I got Science and Health with Key to the Scriptures by Mary Baker Eddy, and copies of The Christian Science Journal and the Christian Science Sentinel at the Reading Room. As I studied Science and Health, many questions I had about God and the Bible were answered. My trust in the Bible was restored as I began to understand it. I read in Jeremiah 29:11, "I know the thoughts that I think toward you, saith the Lord, thoughts of peace, and not of evil, to give you an expected end." So the Bible told me that I could learn to think different thoughts! The torturous thoughts I'd had were not mine at all. They were just the beliefs that life and intelligence were material, rather than spiritual, and that evil could overcome good.

I finally understood that there is a God, that He is our Father, and that He loves us. He cared about me, and about my children! I was delighted to realize that God is loving and caring for me and my family and the whole world. He is always governing, controlling, maintaining, and cherishing His creation.

That day, I understood that creation is spiritual and perfect, like its creator. My prayers for forgiveness for this man were answered. I saw that the Godlike qualities I'd been praying to express had always been mine, because they were part of everyone's spiritual identity. And I learned that my precious daughter's spiritual identity was forever safe; it could never be defiled or hurt. Also that this man's actions were not part of his pure, spiritual self. My daughter has no emotional scars from the assault.

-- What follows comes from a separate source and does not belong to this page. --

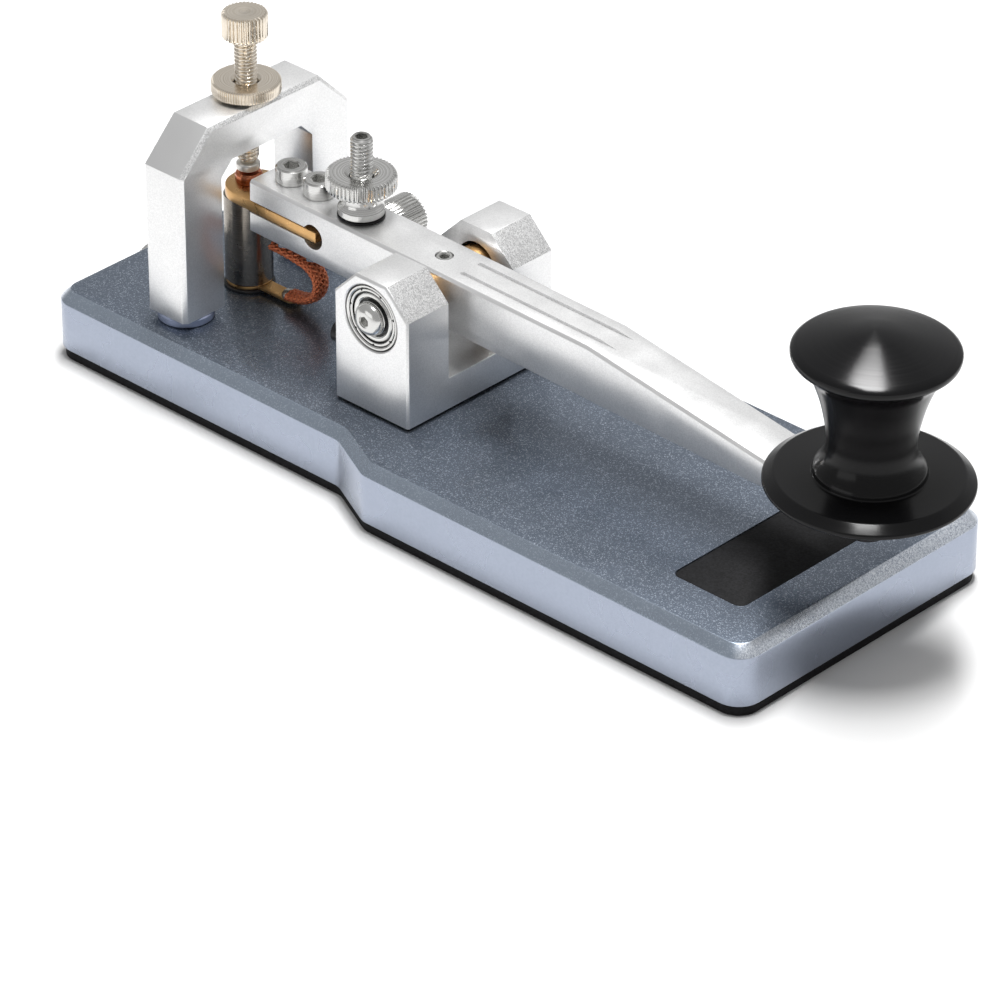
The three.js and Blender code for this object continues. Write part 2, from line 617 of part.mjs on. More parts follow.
function leafBody() {
  const z0 = SLOT.z - LEAF.thickness / 2;
  const z1 = SLOT.z + LEAF.thickness / 2;
  const strip = block(LEAF.roundX, LEAF.front, -LEAF.radius, LEAF.radius, z0, z1);
  return cut(
    join(strip, bar('z', LEAF.radius, z0, z1, [LEAF.roundX, 0])),
    bar('z', RIVET.shankRadius + FIT, z0 - 1, z1 + 1, [RIVET.x, 0], SMALL_ROUND),
    ...CLAMP_X.map((x) => bar('z', M3_RADIUS + FIT, z0 - 1, z1 + 1, [x, 0], SMALL_ROUND)),
  );
}

put(rocker, 'brass_leaf', leafBody(), brass);

const leafTop = SLOT.z + LEAF.thickness / 2;
const rivetTop = leafTop + RIVET.height;
put(rocker, 'contact_rivet', join(
  turned([
    [0, leafTop + GLUE], [RIVET.radius - 0.1, leafTop + GLUE], [RIVET.radius, leafTop + 0.4],
    [RIVET.radius, rivetTop - 0.4], [RIVET.radius - 0.4, rivetTop], [0, rivetTop],
  ]),
  bar('z', RIVET.shankRadius, leafTop - LEAF.thickness + 0.1, leafTop + 0.5, [0, 0], SMALL_ROUND),
).translate([RIVET.x, 0, 0]), copper);

// M3 cap screws through the split end, each with a nut below.
CLAMP_X.forEach((x, i) => {
  const seat = TOP + GLUE;
  const head = turned([
    [0, seat], [2.6, seat], [2.75, seat + 0.2], [2.75, seat + 2.7], [2.5, seat + 3], [0, seat + 3],
  ]);
  const shank = bar('z', M3_RADIUS, -TOP - 2.5, seat + 0.5, [0, 0], SMALL_ROUND);
  const screw = cut(join(head, shank), hexAlongZ(2.5, 0, 0, seat + 1.5, seat + 4));
  put(rocker, `leaf_screw_${i + 1}`, screw.translate([x, 0, 0]), brightSteel);
  const nut = cut(
    hexAlongZ(5.5, x, 0, -TOP - GLUE - 2.2, -TOP - GLUE),
    bar('z', M3_RADIUS + FIT, -TOP - 4, -TOP + 1, [x, 0], SMALL_ROUND),
  );
  put(rocker, `leaf_nut_${i + 1}`, nut, brightSteel);
});

put(rocker, 'pivot_set_screw', cut(
  bar('z', M3_RADIUS, AXLE.radius + FIT, TOP - 0.15, [0, 0], SMALL_ROUND),
  hexAlongZ(1.5, 0, 0, TOP - 1.2, TOP + 1),
), brightSteel);

// ---------------------------------------------------------------- magnetic tension adjuster

put(rocker, 'tension_screw', cut(
  turned([
    [0, ADJUST.bottom], [1.6, ADJUST.bottom], [THREAD_RADIUS, ADJUST.bottom + 0.4],
    [THREAD_RADIUS, ADJUST.top - 0.5], [1.5, ADJUST.top], [0, ADJUST.top],
  ], 16),
  hexAlongZ(2, 0, 0, ADJUST.top - 2, ADJUST.top + 1),
).translate([ADJUST.x, 0, 0]), brightSteel);

const magnetTop = ADJUST.bottom - GLUE;
put(rocker, 'tension_magnet', bar('z', ADJUST_MAGNET.radius, magnetTop - ADJUST_MAGNET.height, magnetTop,
  [ADJUST.x, 0], 16), brightSteel);

// A ring turned to a profile and bored for an M4 screw.
function bored(profile, x) {
  const heights = profile.map(([, height]) => height);
  const bore = bar('z', M4_RADIUS + FIT, Math.min(...heights) - 1, Math.max(...heights) + 1, [0, 0]);
  return cut(turned(profile), bore).translate([x, 0, 0]);
}

function washer(radius, seat, x) {
  return bored([[0, seat], [radius, seat], [radius, seat + WASHER_HEIGHT], [0, seat + WASHER_HEIGHT]], x);
}

const thumbSeat = TOP + GLUE;
put(rocker, 'thumb_washer', washer(4.1, thumbSeat, ADJUST.x), blackOxide);

const thumbFoot = thumbSeat + WASHER_HEIGHT + GLUE;
put(rocker, 'thumb_nut', bored([
  [0, thumbFoot], [3.9, thumbFoot], [4, thumbFoot + 0.2], [4, thumbFoot + 1.3], [3.4, thumbFoot + 1.8],
  [3.1, thumbFoot + 2.5], [3.1, thumbFoot + 3.4], [3.6, thumbFoot + 4.6], [5.8, thumbFoot + 4.7],
  [6.1, thumbFoot + 5], [6.1, thumbFoot + 7.4], [5.8, thumbFoot + 7.7], [2.9, thumbFoot + 7.7],
  [2.3, thumbFoot + 7],
  [0, thumbFoot + 7],
], ADJUST.x), brightSteel);

// ---------------------------------------------------------------- side clamp screw

const sideRim = SIDE.radius - SIDE.edge;
const sideFoot = SIDE.tip + 1 + GLUE;
put(rocker, 'clamp_tip', bar('y', SIDE.tipRadius, SIDE.tip, SIDE.tip + 1, [ADJUST.x, SIDE.z], SMALL_ROUND),
  brass);
put(rocker, 'side_screw', turnedAlongY([
  [0, sideFoot], [M3_RADIUS, sideFoot], [M3_RADIUS, SIDE.headStart], [sideRim, SIDE.headStart],
  [SIDE.radius, SIDE.headStart + SIDE.edge], [SIDE.radius, SIDE.headEnd - SIDE.edge],
  [sideRim, SIDE.headEnd], [0, SIDE.headEnd],
]).translate([ADJUST.x, 0, SIDE.z]), brightSteel);

// ---------------------------------------------------------------- contact screw, tip and lock nut

const rivetTopInDeck = PIVOT_HEIGHT - RIVET.x * Math.sin(LEVER_TILT) + rivetTop * Math.cos(LEVER_TILT);
const TIP = { bottom: rivetTopInDeck + CONTACT_GAP, radius: 2.05, height: 1.3 };
const tipTop = TIP.bottom + TIP.height;
put(deck, 'contact_tip', turned([
  [0, TIP.bottom], [TIP.radius - 0.3, TIP.bottom], [TIP.radius, TIP.bottom + 0.3],
  [TIP.radius, tipTop - 0.2], [TIP.radius - 0.3, tipTop], [0, tipTop],
]).translate([CONTACT_X, 0, 0]), whiteContact);

const shankFoot = tipTop + GLUE;
const headRim = HEAD.radius - HEAD.edge;
put(deck, 'contact_screw', turned([
  [0, shankFoot], [1.3, shankFoot], [THREAD_RADIUS, shankFoot + 1.2], [THREAD_RADIUS, HEAD.bottom],
  [headRim, HEAD.bottom], [HEAD.radius, HEAD.bottom + HEAD.edge], [HEAD.radius, HEAD.top - HEAD.edge],
  [headRim, HEAD.top], [0, HEAD.top],
]).translate([CONTACT_X, 0, 0]), warmNickel);

const lockSeat = BRIDGE.top + GLUE;
put(deck, 'lock_washer', washer(4.3, lockSeat, CONTACT_X), blackOxide);
const lockFoot = lockSeat + WASHER_HEIGHT + GLUE;
put(deck, 'lock_nut', bored([
  [0, lockFoot], [5.7, lockFoot], [6, lockFoot + 0.3], [6, lockFoot + 2.1], [5.7, lockFoot + 2.4],
  [2.6, lockFoot + 2.4], [2.1, lockFoot + 1.9], [0, lockFoot + 1.9],
], CONTACT_X), warmNickel);

// ---------------------------------------------------------------- knob

// A domed head on a waisted neck over a wide finger skirt, turned in one piece.
function knobProfile() {
  const dome = [];
  const domeBase = KNOB.top - KNOB.domeHeight;
  const domeSteps = 6;
  for (let i = 0; i < domeSteps; i += 1) {
    const angle = (i / domeSteps) * Math.PI / 2;
    dome.push([KNOB.headRadius * Math.cos(angle), domeBase + KNOB.domeHeight * Math.sin(angle)]);
  }
  dome.push([0, KNOB.top]);
  return [
    [0, LEVER.landHeight + GLUE], [6.2, LEVER.landHeight + GLUE], [6.2, KNOB.bottom + 0.3],
    [16.6, KNOB.bottom],
    [KNOB.skirtRadius, KNOB.bottom + 0.4], [KNOB.skirtRadius, KNOB.bottom + 1], [15.3, KNOB.bottom + 2.2],
    [9.4, KNOB.bottom + 2.4], [9.1, KNOB.bottom + 3.4], [8, KNOB.bottom + 4.2], [7.4, KNOB.bottom + 5.2],
    [7.2, KNOB.bottom + 7], [7.5, KNOB.bottom + 11], [8.6, KNOB.bottom + 16], [10.6, KNOB.bottom + 21],
    [12.8, KNOB.bottom + 22.9], [13.4, KNOB.bottom + 23.4],
    ...dome,
  ];
}

const KNOB_TAP = KNOB.bottom + 12;
const knobBore = screwHole(0, 0, -5, KNOB_TAP);
put(rocker, 'knob', cut(turned(knobProfile(), 32), knobBore).translate([KNOB.x, 0, 0]), blackPolish);

put(rocker, 'knob_screw', cut(
  join(
    bar('z', M4_RADIUS, -TOP - 1, KNOB_TAP - 1, [KNOB.x, 0], SMALL_ROUND),
    bar('z', SCREW_HEAD.radius, -TOP - 2.4, -TOP - GLUE, [KNOB.x, 0], 16),
  ),
  hexAlongZ(SCREW_HEAD.socket, KNOB.x, 0, -TOP - 4, -TOP - 1.2),
), blackOxide);

// ---------------------------------------------------------------- jack socket and its wires

const jackAt = [0, JACK.z];
const jackEnd = JACK.wall + JACK.bodyLength;
put(deck, 'jack_socket', cut(
  join(
    bar('x', JACK.barrelRadius, -JACK.reach, JACK.wall + 0.5, jackAt),
    bar('x', JACK.bodyRadius, JACK.wall + GLUE, jackEnd, jackAt),
  ),
  bar('x', JACK.boreRadius, -JACK.reach - 1, jackEnd - 2, jackAt),
), blackPlastic);
put(deck, 'jack_nut', cut(
  bar('x', JACK.nutRadius, -GLUE - JACK.nutLength, -GLUE, jackAt),
  bar('x', JACK.barrelRadius + FIT, -JACK.reach - 2, 1, jackAt),
), brightSteel);

// Each wire is a square-cornered run in the channel under the base.
const WIRE = { half: 0.5, y: 0.9, z: -BASE.thickness + 1.2, start: jackEnd + 0.8 };
function wire(name, points, material) {
  const runs = points.slice(1).map(([x, y], i) => {
    const [px, py] = points[i];
    return block(Math.min(px, x) - WIRE.half, Math.max(px, x) + WIRE.half,
      Math.min(py, y) - WIRE.half, Math.max(py, y) + WIRE.half, WIRE.z - WIRE.half, WIRE.z + WIRE.half);
  });
  put(deck, name, join(...runs), material);
}
const bendX = POST.x - SCREW_HEAD.radius - 1.4;
wire('wire_post', [[WIRE.start, -WIRE.y], [bendX + 0.7, -WIRE.y]], redSleeve);
wire('wire_bridge', [[WIRE.start, WIRE.y], [bendX, WIRE.y], [bendX, BRIDGE_SCREWS_Y[1] - 4]], blackPlastic);

// ---------------------------------------------------------------- stand the model on the origin

key.updateMatrixWorld(true);
const footprint = new THREE.Box3().setFromObject(key, true);
key.position.set(-(footprint.min.x + footprint.max.x) / 2, 0, -footprint.min.z);

export default key;
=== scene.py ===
# %% [markdown]
# # A straight morse key, finished piece by piece
# A straight key is a lever in ball bearings: the knob goes down, the rear end goes up, and a copper
# rivet meets a silver tip. The fixed frame of the key comes in first. Every piece made below takes its
# place and its size from that frame, so nothing has to be fitted afterwards.

# %% Load the frame
import json
import math
import bpy
from mathutils import Matrix, Vector


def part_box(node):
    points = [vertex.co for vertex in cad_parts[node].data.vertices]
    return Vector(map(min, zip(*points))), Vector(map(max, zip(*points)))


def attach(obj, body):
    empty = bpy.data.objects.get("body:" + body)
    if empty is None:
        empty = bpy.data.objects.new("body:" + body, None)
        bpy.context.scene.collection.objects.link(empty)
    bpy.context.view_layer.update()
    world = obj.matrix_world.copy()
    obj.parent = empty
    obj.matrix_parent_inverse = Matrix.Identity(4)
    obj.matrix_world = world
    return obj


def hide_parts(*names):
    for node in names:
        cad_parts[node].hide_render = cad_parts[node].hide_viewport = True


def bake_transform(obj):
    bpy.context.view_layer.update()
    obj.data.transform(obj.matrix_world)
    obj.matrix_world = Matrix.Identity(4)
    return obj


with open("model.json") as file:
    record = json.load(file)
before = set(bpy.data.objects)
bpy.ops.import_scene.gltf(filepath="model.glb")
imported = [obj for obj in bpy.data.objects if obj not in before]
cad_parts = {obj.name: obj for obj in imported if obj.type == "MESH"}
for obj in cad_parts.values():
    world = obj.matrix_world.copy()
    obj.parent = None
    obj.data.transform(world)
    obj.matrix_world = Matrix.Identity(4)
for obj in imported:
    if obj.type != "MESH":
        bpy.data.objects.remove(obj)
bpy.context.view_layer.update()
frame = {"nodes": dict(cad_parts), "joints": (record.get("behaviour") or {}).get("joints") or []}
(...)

The knowledge of God that I gained by studying Science and Health lifted my whole family out of this torment. I felt peaceful, and was also able to help the man while he was in prison. He gave his interest in the business to my daughter, and after his release years later, he eventually moved to another state.

From these experiences, I've learned that God is with all of us all the time. He told me about Christian Science. I am convinced of that.